In Cornett v. Weisenburger, Judge Williams of the W.D. Va. concluded that the plaintiff's counsel's efforts to file a complaint on the last day of the statute of limitations period were good enough, while expressing his view of local rules in general.
"The United States District Court for the Western District of Virginia has never imposed upon attorneys a set of local rules that circumvent the spirit of the Federal Rules. The court has always liberalized its interpretation of the Federal Rules of Civil Procedure to the extent that litigants are authorized to use the court to pursue the ends of justice. Just like this court’s long-standing interpretation and utilization of Rule 6(b), which allows any time period prescribed by the rules to be enlarged at the court’s discretion, the court can enlarge a local rule, in a manner consistent with the Federal Rules, to prevent injustice and allow the parties to proceed on the merits. . . .

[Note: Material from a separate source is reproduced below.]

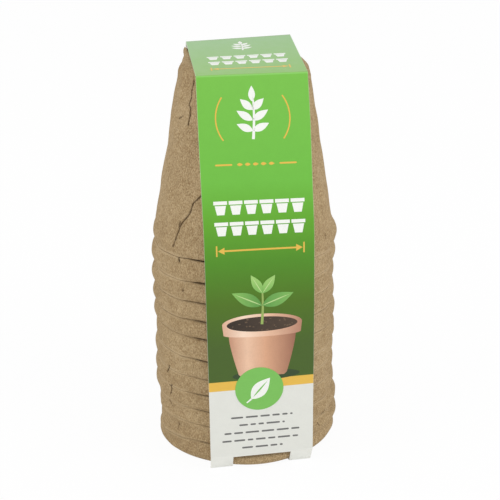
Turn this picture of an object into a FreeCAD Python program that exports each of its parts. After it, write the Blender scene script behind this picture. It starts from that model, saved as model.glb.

When Rules 5(e) and 83(a)(2) are read in conjunction, it is evident that the Clerk cannot refuse to accept a filing merely because it is in improper form and a local rule of form cannot be enforced in a way that denies a party’s rights. Instead a judge must decide if the local rule should be put aside and if the complaint should be treated as properly filed. This court has never used a inadvertent mistake by an attorney to penalize an innocent litigant, especially a litigant who is already disadvantaged."